--- Begin ROWS ---

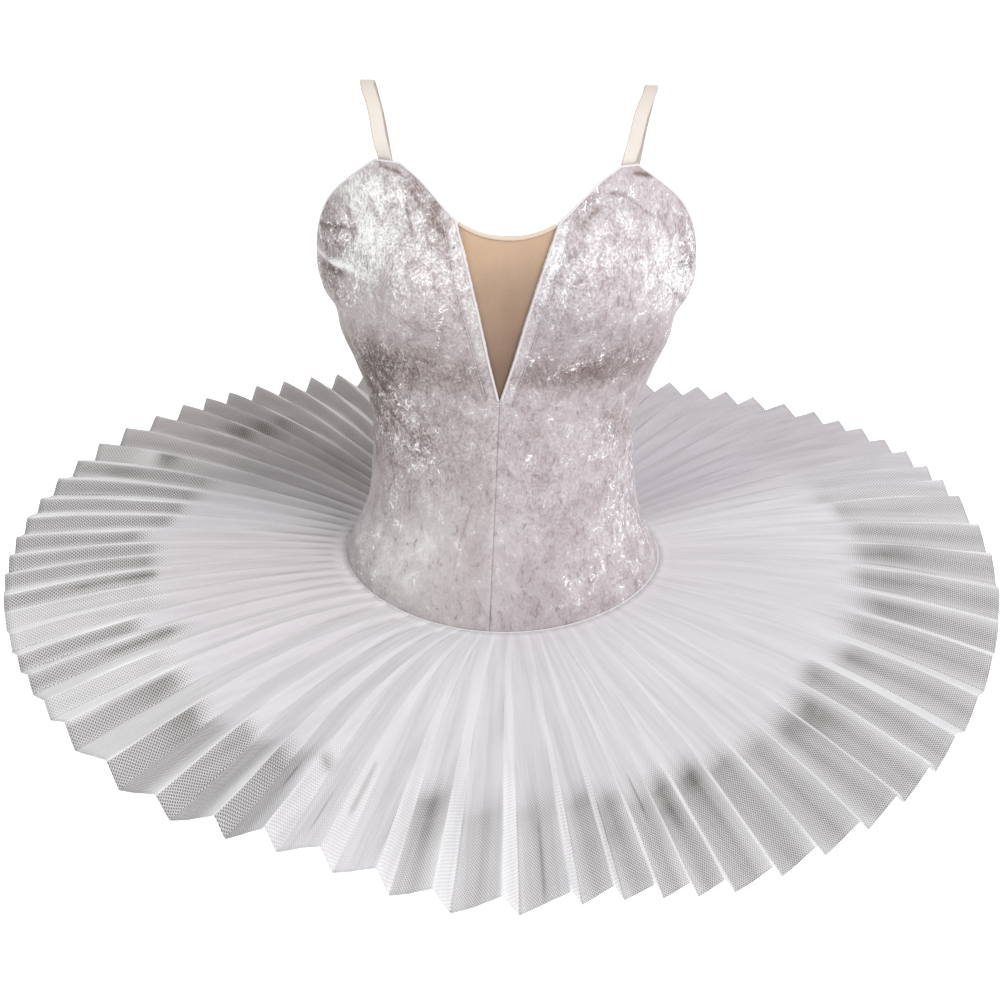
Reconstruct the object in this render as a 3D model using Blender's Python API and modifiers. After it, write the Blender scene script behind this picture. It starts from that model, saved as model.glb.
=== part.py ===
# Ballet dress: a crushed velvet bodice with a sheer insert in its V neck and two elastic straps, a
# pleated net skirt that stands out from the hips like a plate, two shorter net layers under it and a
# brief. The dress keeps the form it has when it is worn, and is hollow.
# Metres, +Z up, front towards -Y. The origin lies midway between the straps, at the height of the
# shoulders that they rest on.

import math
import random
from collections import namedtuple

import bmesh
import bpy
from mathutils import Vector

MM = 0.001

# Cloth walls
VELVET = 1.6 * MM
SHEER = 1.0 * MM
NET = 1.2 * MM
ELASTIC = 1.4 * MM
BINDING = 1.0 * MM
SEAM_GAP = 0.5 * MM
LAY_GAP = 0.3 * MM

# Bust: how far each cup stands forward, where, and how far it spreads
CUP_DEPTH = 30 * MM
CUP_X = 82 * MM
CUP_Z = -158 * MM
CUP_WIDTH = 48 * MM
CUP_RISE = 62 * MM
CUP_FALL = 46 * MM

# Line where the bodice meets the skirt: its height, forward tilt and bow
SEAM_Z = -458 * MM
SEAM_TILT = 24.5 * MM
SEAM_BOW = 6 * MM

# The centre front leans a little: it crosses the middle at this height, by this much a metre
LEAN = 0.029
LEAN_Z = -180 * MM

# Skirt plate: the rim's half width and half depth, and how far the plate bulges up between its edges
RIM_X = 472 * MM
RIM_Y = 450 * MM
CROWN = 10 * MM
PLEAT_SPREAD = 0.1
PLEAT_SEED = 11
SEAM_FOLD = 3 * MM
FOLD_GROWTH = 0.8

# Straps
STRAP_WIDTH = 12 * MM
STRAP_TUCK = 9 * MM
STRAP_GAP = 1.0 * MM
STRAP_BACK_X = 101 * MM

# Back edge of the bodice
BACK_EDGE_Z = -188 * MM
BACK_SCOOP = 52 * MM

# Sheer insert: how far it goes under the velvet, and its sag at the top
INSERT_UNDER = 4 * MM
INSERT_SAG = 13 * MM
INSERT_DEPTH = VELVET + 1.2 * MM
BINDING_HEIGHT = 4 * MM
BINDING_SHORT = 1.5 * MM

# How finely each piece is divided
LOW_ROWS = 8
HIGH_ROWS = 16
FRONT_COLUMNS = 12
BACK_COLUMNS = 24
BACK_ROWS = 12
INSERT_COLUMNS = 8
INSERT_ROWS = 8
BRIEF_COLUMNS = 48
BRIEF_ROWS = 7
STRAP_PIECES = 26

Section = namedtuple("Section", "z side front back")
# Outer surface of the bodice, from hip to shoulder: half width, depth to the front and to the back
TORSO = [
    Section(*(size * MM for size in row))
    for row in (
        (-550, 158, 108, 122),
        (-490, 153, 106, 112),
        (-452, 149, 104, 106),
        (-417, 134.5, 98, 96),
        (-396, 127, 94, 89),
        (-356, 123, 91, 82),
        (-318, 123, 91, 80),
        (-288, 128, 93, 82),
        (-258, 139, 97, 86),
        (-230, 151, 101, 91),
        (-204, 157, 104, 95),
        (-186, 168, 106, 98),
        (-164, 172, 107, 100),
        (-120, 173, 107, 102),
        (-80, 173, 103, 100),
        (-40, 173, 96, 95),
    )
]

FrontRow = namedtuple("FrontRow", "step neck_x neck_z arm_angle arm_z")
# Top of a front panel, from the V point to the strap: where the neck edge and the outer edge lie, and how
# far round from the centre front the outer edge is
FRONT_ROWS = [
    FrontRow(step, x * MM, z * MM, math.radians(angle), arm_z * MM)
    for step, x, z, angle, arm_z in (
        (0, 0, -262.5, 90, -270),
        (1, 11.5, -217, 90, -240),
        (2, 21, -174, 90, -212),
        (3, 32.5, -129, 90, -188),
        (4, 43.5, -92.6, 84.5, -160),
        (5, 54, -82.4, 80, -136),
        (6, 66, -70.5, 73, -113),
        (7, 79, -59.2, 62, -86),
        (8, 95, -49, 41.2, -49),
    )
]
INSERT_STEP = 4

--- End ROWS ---
--- Begin ROWS ---

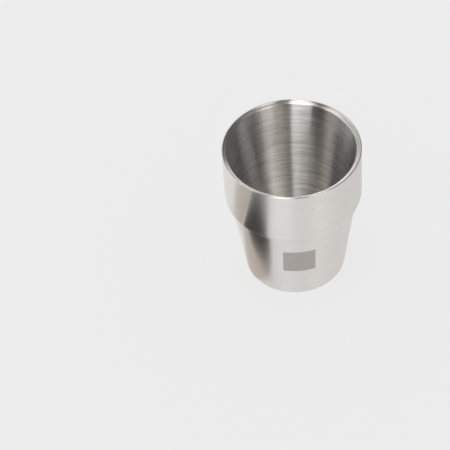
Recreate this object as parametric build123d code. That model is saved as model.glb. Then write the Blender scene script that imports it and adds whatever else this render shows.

--- End ROWS ---

Within the records above, how many lines include the word "scene"? State the number by itself.

2